NBA 2K16 - Review

Der Spruch "Aller guten Dinge sind drei" ist nicht nur eine nett gemeinte Aufmunterung, sondern hat beim Basketball im Bezug auf den erstrebenswerten Dreipunktewurf eine weitere Bedeutung. Relevant ist er aber auch für das Entwicklerstudio Visual Concepts, die mit NBA 2K16 ihren dritten Anlauf in der aktuellen Konsolengeneration wagen, um zur Größe vergangener Tage zurück zu finden. Wie sie dieses Vorhaben trotz eines großen Stolpersteins mit Bravour gemeistert haben, erkläre ich euch in meiner Review.

Obwohl die 2K-Reihe in den letzten Jahren kommerziell immer größere Erfolge verbuchen konnte, zeigten sich Fans und Kritiker gleichermaßen dezent enttäuscht über die ersten beiden Gehversuche auf der PlayStation 4 und der Xbox One. Es waren zweifelsohne solide Sportpiele, jedoch vom Spielgefühl her weit entfernt von NBA 2K11, dem wohl besten Sportspiel aller Zeiten. Während die Entwickler die Zusammenarbeit mit Prominenten zuvor größtenteils auf die Auswahl des Soundtracks beschränkten, gingen sie dieses Jahr einen Schritt weiter und engagierten Regisseur und Emmy-Preisträger Spike Lee, um das Herzstück der 2K-Serie, den MyCAREER-Modus, stilgerecht in Szene zu setzen.


Stereotypen auf und neben dem Basketballplatz



Die Idee, den herausragenden Karrieremodus in eine Geschichte zu verpacken und dies dann auch noch von einer echten Größe realisieren zu lassen, klingt fantastisch, entpuppt sich aber bereits in den ersten Spielstunden als Flop. Spike Lee wirft mich in eine virtuelle Welt hinein, die vor Klischees und Oberflächlichkeiten leider nur so strotzt: Der Protagonist Frequency Vibrations, kurz genannt Freq, wächst als Teil einer armen, ihn allerdings liebenden Familie in Harlem auf und lernt von seiner ihn scheinbar auf Schritt und Tritt verfolgenden Stiefschwester Cee-Cee das Basketball spielen. Pikant ist herbei, dass sich das Setting unabhängig von der Erstellung meines Spielers in keiner Weise ändert. Selbst als weißer 2,10 Meter-Hüne, der aus Deutschland stammt, wachse ich als Freq im Ghetto auf.

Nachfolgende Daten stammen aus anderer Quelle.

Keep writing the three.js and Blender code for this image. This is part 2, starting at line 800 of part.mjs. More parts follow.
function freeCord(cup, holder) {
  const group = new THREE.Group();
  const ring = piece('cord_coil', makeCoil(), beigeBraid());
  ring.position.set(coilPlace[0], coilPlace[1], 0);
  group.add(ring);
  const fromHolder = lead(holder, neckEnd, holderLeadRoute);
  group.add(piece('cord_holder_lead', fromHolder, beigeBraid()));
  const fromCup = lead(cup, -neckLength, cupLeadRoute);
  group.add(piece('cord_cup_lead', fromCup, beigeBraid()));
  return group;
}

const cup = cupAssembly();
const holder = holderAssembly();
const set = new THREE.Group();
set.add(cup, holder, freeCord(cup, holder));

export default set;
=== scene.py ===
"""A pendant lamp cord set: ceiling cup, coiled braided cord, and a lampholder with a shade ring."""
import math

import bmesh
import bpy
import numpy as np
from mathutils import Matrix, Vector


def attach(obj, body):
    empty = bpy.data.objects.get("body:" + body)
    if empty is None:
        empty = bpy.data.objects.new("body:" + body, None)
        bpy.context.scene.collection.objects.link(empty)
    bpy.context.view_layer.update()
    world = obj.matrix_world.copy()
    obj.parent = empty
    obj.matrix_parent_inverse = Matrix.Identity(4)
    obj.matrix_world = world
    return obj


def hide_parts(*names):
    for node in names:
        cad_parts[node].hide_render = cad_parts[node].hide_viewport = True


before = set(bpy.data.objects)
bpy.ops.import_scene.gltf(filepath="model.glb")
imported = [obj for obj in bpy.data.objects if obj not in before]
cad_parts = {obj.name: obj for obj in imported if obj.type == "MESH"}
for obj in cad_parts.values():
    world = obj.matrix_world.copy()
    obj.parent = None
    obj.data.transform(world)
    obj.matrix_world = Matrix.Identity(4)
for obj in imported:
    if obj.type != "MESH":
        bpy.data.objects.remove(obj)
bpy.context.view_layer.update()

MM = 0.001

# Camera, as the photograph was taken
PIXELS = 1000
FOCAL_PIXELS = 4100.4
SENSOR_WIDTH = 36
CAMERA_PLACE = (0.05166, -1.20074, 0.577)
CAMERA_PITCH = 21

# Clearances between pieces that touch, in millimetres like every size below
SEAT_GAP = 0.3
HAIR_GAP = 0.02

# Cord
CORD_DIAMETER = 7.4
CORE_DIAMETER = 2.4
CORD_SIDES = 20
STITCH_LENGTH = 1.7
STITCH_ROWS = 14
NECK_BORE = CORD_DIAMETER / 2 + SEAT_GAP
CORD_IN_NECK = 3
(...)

Im Verlauf der Story absolviere ich zunächst ein paar Spiele in der High School, woraufhin ich aufs College wechsle, bis ich es nach einer kurzen Saison endlich als Rookie in die NBA schaffe. Begleitet wird der langwierige Weg zum NBA-Superstar von teils über zehn Minuten andauernden Zwischensequenzen, in denen die Leute in meinem bzw. Freqs Umfeld ständig Drama provozieren. Der schmierige und geldgeile Italo-Agent Dom Pagnotti gerät mit meinen Eltern und meiner Schwester aneinander, während das rätselhafte Verhalten meines Kindheitsfreundes Vic Van Lier den Teambesitzer erzürnt und meine Freundin Yvette, in die ich Hals über Kopf verliebt bin, versteht sich nicht gut mit meiner Schwester. Stress pur! Darüber hinaus fällt hier die trotz Motion Capturing schlechte Lippensynchronisation negativ auf und auch die Hintergründe können grafisch keinen Blumentopf gewinnen. Das sah selbst in NBA 2K14 schon wesentlich besser aus!

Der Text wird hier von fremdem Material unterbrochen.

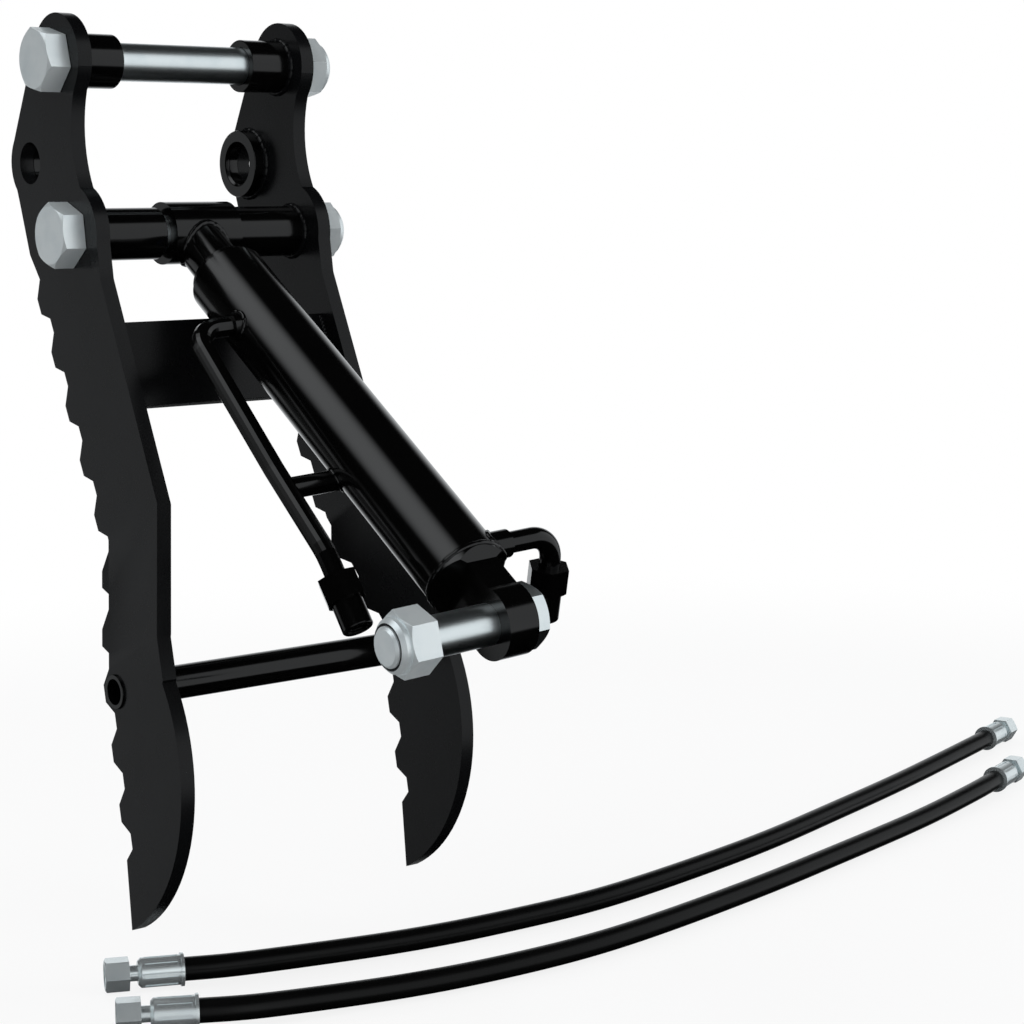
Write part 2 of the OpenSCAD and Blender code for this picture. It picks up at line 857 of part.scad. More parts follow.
// The body past a line's nut, with an open mouth for a hose
module line_fitting() {
    color(gloss) translate([0, 0, line_nut_h + fit]) difference() {
        union() {
            cylinder(h = line_body_h - over, r = line_body_r);
            translate([0, 0, line_body_h - over])
                cylinder(h = over, r1 = line_body_r, r2 = line_body_r - over);
        }
        translate([0, 0, -over]) cylinder(h = line_body_h, r = oil_way_r);
        translate([0, 0, line_body_h - line_mouth_h]) cylinder(h = line_body_h, r = line_mouth_r);
    }
}

module head_line_nut() { at_head_line_nut() line_nut(); }
module head_line_fitting() { at_head_line_nut() line_fitting(); }
module base_line_nut() { at_base_line_nut() line_nut(); }
module base_line_fitting() { at_base_line_nut() line_fitting(); }

// Base bolt, through the base lug with its head on the right

module at_base_bolt() {
    along_barrel() translate([base_eye_w / 2 + play, 0, closed_len]) rotate([0, -90, 0]) children();
}

module base_bolt() { at_base_bolt() hex_bolt(base_grip, base_head_turn, base_bolt_af, base_head_h); }
module base_nut() { at_base_bolt() translate([0, 0, base_grip]) lock_nut(base_nut_turn, base_bolt_af); }
module base_nut_insert() { at_base_bolt() translate([0, 0, base_grip]) lock_insert(base_bolt_af); }

// Hoses, laid out on the floor

// A point on the curve through p, between p[i] and p[i + 1] at the share t
function on_route(p, i, t) =
    let (a = p[max(i - 1, 0)], b = p[i], c = p[i + 1], d = p[min(i + 2, len(p) - 1)])
        0.5 * (2 * b + (c - a) * t + (2 * a - 5 * b + 4 * c - d) * t * t
            + (3 * b - a - 3 * c + d) * t * t * t);

function route(p) = concat(
    [for (i = [0 : len(p) - 2], k = [0 : hose_steps - 1]) on_route(p, i, k / hose_steps)],
    [p[len(p) - 1]]);

function heading(turn) = [cos(turn), sin(turn), 0];

function raised(p) = [p[0], p[1], p[2] + hose_z];

// The route from the first ferrule to the last, with straight ends
function hose_route(start, start_turn, middle, finish, finish_turn) =
    let (a = [start[0], start[1], end_z], b = [finish[0], finish[1], end_z])
        concat(
            [for (s = lead_shares) a - s * hose_lead * heading(start_turn)],
            [for (p = middle) raised(p)],
            [for (s = lead_shares) b - (1 - s) * hose_lead * heading(finish_turn)]);

function along(p, i) =
    let (d = p[min(i + 1, len(p) - 1)] - p[max(i - 1, 0)]) d / norm(d);

// One tube swept along the points p, whose direction is never that of top
module sweep(p, r, sides, top = [0, 0, 1]) {
    n = len(p);
    points = [for (i = [0 : n - 1], k = [0 : sides - 1])
        let (t = along(p, i), side = cross(top, t), across = side / norm(side),
            up = cross(t, across), a = 360 * k / sides)
            p[i] + r * (cos(a) * across + sin(a) * up)];
    walls = [for (i = [0 : n - 2], k = [0 : sides - 1])
        let (m = (k + 1) % sides) [i * sides + k, (i + 1) * sides + k, (i + 1) * sides + m, i * sides + m]];
    first = [for (k = [0 : sides - 1]) k];
    last = [for (k = [0 : sides - 1]) n * sides - 1 - k];
    polyhedron(points = points, faces = concat(walls, [first, last]));
}

module hose(start, start_turn, middle, finish, finish_turn) {
    color(rubber)
        sweep(route(hose_route(start, start_turn, middle, finish, finish_turn)), hose_r, hose_sides);
}

module hose_end(at, turn) {
    translate([at[0], at[1], end_z]) rotate([0, 90, turn]) children();
}

module ferrule() {
    color(zinc) difference() {
        union() {
            cylinder(h = ferrule_lip, r = ferrule_r + ferrule_lip / 2);
            cylinder(h = ferrule_len - ferrule_lip, r = ferrule_r);
            translate([0, 0, ferrule_len - ferrule_lip])
                cylinder(h = ferrule_lip, r1 = ferrule_r, r2 = ferrule_r - ferrule_lip);
        }
        for (k = [0 : crimp_marks - 1])
            rotate([0, 0, k * 360 / crimp_marks])
                translate([ferrule_r - crimp_depth, -crimp_w / 2, ferrule_lip * 2])
                    cube([ferrule_lip, crimp_w, ferrule_len - 4 * ferrule_lip]);
    }
}

// The neck that leaves the ferrule, and its seat inside the swivel nut
module hose_nipple() {
    seat_z = ferrule_len + swivel_gap + swivel_wall + play;
    color(zinc) difference() {
        union() {
            translate([0, 0, ferrule_len]) cylinder(h = seat_z - ferrule_len, r = swivel_neck_r);
            translate([0, 0, seat_z]) cylinder(h = swivel_flange, r = swivel_head_r);
            translate([0, 0, seat_z + swivel_flange])
                cylinder(h = swivel_cone, r1 = swivel_head_r, r2 = swivel_head_r - swivel_cone / 2);
        }
        translate([0, 0, ferrule_len + over]) cylinder(h = ferrule_len, r = swivel_bore_r);
    }
}

module swivel_nut() {
    color(zinc) translate([0, 0, ferrule_len + swivel_gap]) difference() {
        rotate([0, 0, 30]) hexagon(hose_nut_af, swivel_nut_len, over);
        translate([0, 0, -over]) cylinder(h = swivel_nut_len, r = swivel_neck_r + fit);
        translate([0, 0, swivel_wall])
            cylinder(h = swivel_thread_from - swivel_wall, r = swivel_relief_r);
        translate([0, 0, swivel_wall]) cylinder(h = swivel_nut_len, r = swivel_thread_r);
    }
}

module hose_1() { hose(hose_1_start, hose_1_start_turn, hose_1_middle, hose_1_finish, hose_1_finish_turn); }
module hose_1_ferrule_near() { hose_end(hose_1_start, hose_1_start_turn) ferrule(); }
module hose_1_ferrule_far() { hose_end(hose_1_finish, hose_1_finish_turn) ferrule(); }
module hose_1_nipple_near() { hose_end(hose_1_start, hose_1_start_turn) hose_nipple(); }
module hose_1_nipple_far() { hose_end(hose_1_finish, hose_1_finish_turn) hose_nipple(); }
module hose_1_nut_near() { hose_end(hose_1_start, hose_1_start_turn) swivel_nut(); }
module hose_1_nut_far() { hose_end(hose_1_finish, hose_1_finish_turn) swivel_nut(); }
module hose_2() { hose(hose_2_start, hose_2_start_turn, hose_2_middle, hose_2_finish, hose_2_finish_turn); }
module hose_2_ferrule_near() { hose_end(hose_2_start, hose_2_start_turn) ferrule(); }
module hose_2_ferrule_far() { hose_end(hose_2_finish, hose_2_finish_turn) ferrule(); }
module hose_2_nipple_near() { hose_end(hose_2_start, hose_2_start_turn) hose_nipple(); }
module hose_2_nipple_far() { hose_end(hose_2_finish, hose_2_finish_turn) hose_nipple(); }
module hose_2_nut_near() { hose_end(hose_2_start, hose_2_start_turn) swivel_nut(); }
module hose_2_nut_far() { hose_end(hose_2_finish, hose_2_finish_turn) swivel_nut(); }

side_plate_left();
side_plate_right();
pivot_boss_left();
pivot_boss_right();
middle_boss_left();
middle_boss_right();
rod_boss_left();
rod_boss_right();
cross_plate();
cross_tube();
main_bolt();
main_nut();
main_nut_insert();
rod_bolt();
rod_nut();
rod_nut_insert();
rod_eye();
piston_rod();
piston();
piston_seal();
piston_nut();
gland();
gland_o_ring();
rod_seal();
rod_wiper();
barrel_tube();
base_lug();
head_port();
base_port();
head_line();
head_line_strut();
head_line_nut();
head_line_fitting();
base_line();
base_line_nut();
base_line_fitting();
base_bolt();
base_nut();
base_nut_insert();
hose_1();
hose_1_ferrule_near();
hose_1_ferrule_far();
hose_1_nipple_near();
hose_1_nipple_far();
hose_1_nut_near();
hose_1_nut_far();
hose_2();
hose_2_ferrule_near();
hose_2_ferrule_far();
hose_2_nipple_near();
hose_2_nipple_far();
hose_2_nut_near();
hose_2_nut_far();
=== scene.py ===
# Looks for the hydraulic excavator thumb: camera, lights, paints, plated metal,
# weld seams and the two loose hoses. Metres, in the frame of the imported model.
import json
import math

import bpy
import bmesh
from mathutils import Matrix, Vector


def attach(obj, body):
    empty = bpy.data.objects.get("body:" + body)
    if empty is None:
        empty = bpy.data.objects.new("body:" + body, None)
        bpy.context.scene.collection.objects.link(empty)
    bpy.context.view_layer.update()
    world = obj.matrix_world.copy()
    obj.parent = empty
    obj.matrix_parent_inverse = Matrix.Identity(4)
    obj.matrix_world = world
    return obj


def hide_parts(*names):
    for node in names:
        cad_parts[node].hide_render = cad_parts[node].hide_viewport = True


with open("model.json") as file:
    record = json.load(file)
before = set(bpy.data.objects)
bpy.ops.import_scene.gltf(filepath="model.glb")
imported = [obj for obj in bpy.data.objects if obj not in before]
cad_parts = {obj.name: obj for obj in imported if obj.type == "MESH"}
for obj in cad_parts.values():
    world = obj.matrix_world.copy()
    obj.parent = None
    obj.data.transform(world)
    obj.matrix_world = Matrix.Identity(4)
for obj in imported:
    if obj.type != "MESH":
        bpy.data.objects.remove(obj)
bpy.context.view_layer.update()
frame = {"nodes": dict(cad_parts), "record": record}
nodes = frame["nodes"]
MM = 0.001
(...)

Zum Glück ist die Geschichte nach der Rookie-Saison beendet und ich kann die zuvor von mir vermisste Entscheidungsfreiheit voll ausleben. Als Free Agent bestimme ich in knallharten Vertragsverhandlungen, für welches Team ich in Zukunft den Ball durch den Korb jagen werde. Des Weiteren kann ich selbst wählen, wie ich die freien Tage zwischen den einzelnen Spielen verbringe. Treffe ich mich mit bekannten Gesichtern der NBA-Welt, um so etwaige Boni freizuschalten, besuche ich lieber das Mannschaftstraining, um mir in Drills nützliche temporäre Attributsteigerungen zu erarbeiten oder absolviere ich öffentliche Auftritte für Sponsoren, um mir etwas Virtual Currency, kurz VC, dazu zu verdienen?


NBA 2K16
Stephen Curry wird von den Zuschauern fanatisch angefeuert.

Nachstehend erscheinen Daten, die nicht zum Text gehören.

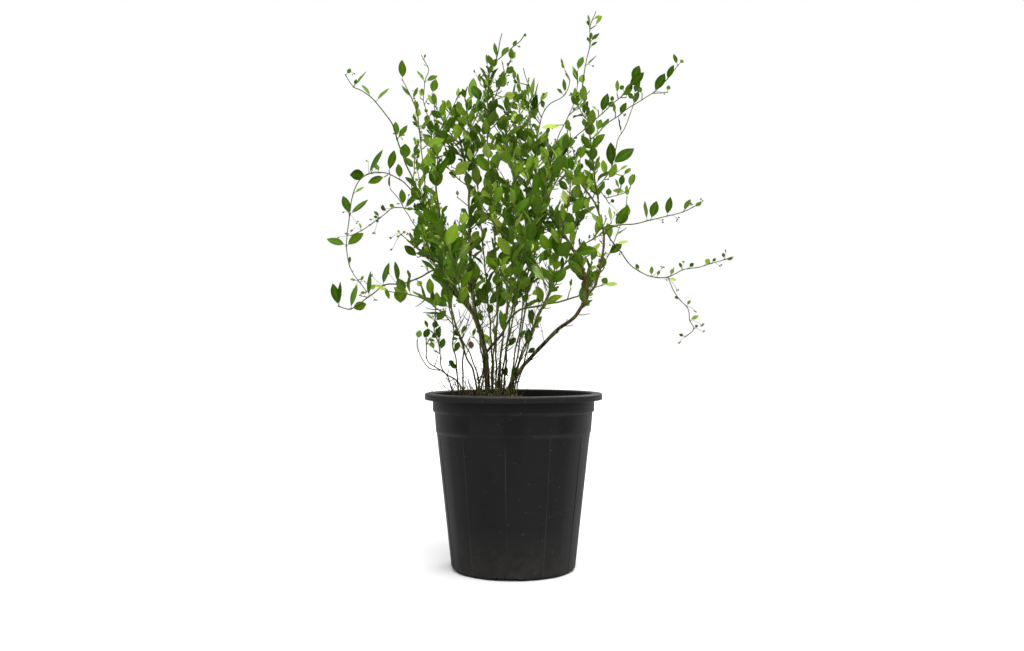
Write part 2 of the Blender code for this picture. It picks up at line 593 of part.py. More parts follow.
def shoot_on(parent, number, occupied):
    """A side shoot on the leafy part of a stem, or None where there is no room for it."""
    draw = random.Random(f"{parent.name} shoot {number}")
    for _ in range(TRIES):
        start, along = parent.at(parent.length() * draw.uniform(*SHOOT_PLACES))
        level, other = across_directions(along)
        turn = draw.uniform(0, math.tau)
        side = math.cos(turn) * level + math.sin(turn) * other
        way = math.cos(SHOOT_ANGLE) * along + math.sin(SHOOT_ANGLE) * side
        length = draw.uniform(*SHOOT_LENGTH)
        rise = UP * length * SHOOT_RISE
        route = [start + way * length * share + rise * share**2 for share in SHOOT_SHARES]
        if start.z < parent.bare or in_gap(start, way, length):
            continue
        line = straightened(smooth(route))
        radii = [SHOOT_RADIUS + CLEARANCE] * len(line)
        middle, reach = middle_and_reach(line)
        if not occupied.meets(tube_shell(line, radii), middle, reach, {parent}):
            name = f"{parent.name}_shoot_{number}"
            leaf = parent.leaf * SHOOT_LEAF
            return Branch(name, parent.node, parent, line, SHOOT_RADIUS, SHOOT_TIP, 0, leaf, UPTURN, 0)
    return None


def seen(point):
    """A point's place in the front view, across and down."""
    unit = VIEW_UNIT * (1 + point.y / EYE_DISTANCE)
    return Vector((AXIS_ACROSS + point.x / unit, HORIZON_DOWN - (point.z - EYE_HEIGHT) / unit))


def in_gap(root, along, length):
    """Whether what grows from the root in this direction would be seen in one of the crown's gaps."""
    places = [seen(root + along * length * share) for share in GAP_SHARES]
    return any((place - Vector(gap[:2])).length < gap[2] for gap in GAPS for place in places)


def nearest_place(branches, foot):
    """How near in the front view a branch passes to this place, which branch, and how far along it."""
    found = []
    for branch in branches:
        passed = 0.0
        for start, end in zip(branch.line, branch.line[1:]):
            low = seen(start)
            high = seen(end)
            share = min(1, max(0, intersect_point_line(foot, low, high)[1]))
            away = (low.lerp(high, share) - foot).length
            found.append((away, branch, passed + share * (end - start).length))
            passed += (end - start).length
    return min(found, key=lambda item: item[0])


def twig_to(foot, parent, distance, name, occupied):
    """A twig from the nearest branch up to this place in the front view, or None where none fits."""
    near = parent.at(distance)[0]
    for behind in TWIG_DEPTHS:
        end = placed((*foot, near.y / MM + behind))
        start = parent.at(max(0, distance - TWIG_RISE * (end - near).length))[0]
        line = [start, end]
        middle, reach = middle_and_reach(line)
        if not occupied.meets(tube_shell(line, [SHOOT_RADIUS + CLEARANCE] * 2), middle, reach, {parent}):
            return Branch(name, parent.node, parent, line, SHOOT_RADIUS, SHOOT_TIP, 0, 1, UPTURN, 0)
    return None


def traced_leaf(branch, distance, traced, leaves, occupied):
    """The leaf traced at this place, or None where it grows through something other than its own pair."""
    tip_across, tip_down, width = traced[2:]
    distance = min(distance, branch.length() - TIP_INSET)
    root = branch.at(distance)[0]
    reach = placed((tip_across, tip_down, root.y / MM)) - root
    seen_width = width * VIEW_UNIT * (1 + root.y / EYE_DISTANCE)
    width = max(LEAF_SHAPE * reach.length, seen_width)
    turn = math.acos(seen_width / width)
    to_eye = Vector((0, -EYE_DISTANCE, EYE_HEIGHT)) - root
    flat = reach.normalized()
    to_front = (to_eye - flat * to_eye.dot(flat)).normalized()
    pair = {leaf for leaf in leaves if leaf.branch is branch and abs(leaf.distance - distance) < PAIR_REACH}
    for attempt in range(TRIES):
        lean = TRACED_LEAN * ((attempt + 1) // 2) * (-1) ** attempt
        along = math.cos(lean) * flat + math.sin(lean) * to_front
        facing = math.cos(lean) * to_front - math.sin(lean) * flat
        turned = [Matrix.Rotation(way * turn, 3, along) @ facing for way in (-1, 1)]
        facing = max(turned, key=lambda way: way.z)
        leaf = Leaf(branch, root, along, facing, reach.length / math.cos(lean), width, distance)
        shell = blade_shell(leaf, CLEARANCE)
        middle, radius = middle_and_reach(shell[0])
        if not occupied.meets(shell, middle, radius, {branch, *pair}):
            occupied.add(leaf, blade_shell(leaf, 0), middle, radius)
            return leaf
    return None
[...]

Letzteres ist besonders zu Beginn der Karriere eine gute Wahl, denn mit VC werden nicht nur die Attribute des eigenen Spielers verbessert, sondern Wurf- bzw. Dribbel-Animationen von NBA-Stars gekauft, der Kleiderschrank des eigenen Spielers gefüllt sowie kosmetische Veränderungen an der eigenen Basketballhalle, dem Schaltzentrum des Karrieremodus, bezahlt. Da die Käufe von Gegenständen und Attributsteigerungen nicht rückgängig zu machen sind, sollte man diese mit Vorsicht und Bedacht in Erwägung ziehen. VC erhält man in verhältnismäßig geringer Menge nach Beendigung jedes Spiels , durch das Schauen der jeden Freitag neu erscheinenden Folge von NBA2kTV oder mit Hilfe der Smartphone-App MyNBA2k16. Ungedulgige Spieler können jedoch den realen Geldbeutel zücken, um sich mit VC einzudecken und so den Prozess des Grindens zu überbrücken.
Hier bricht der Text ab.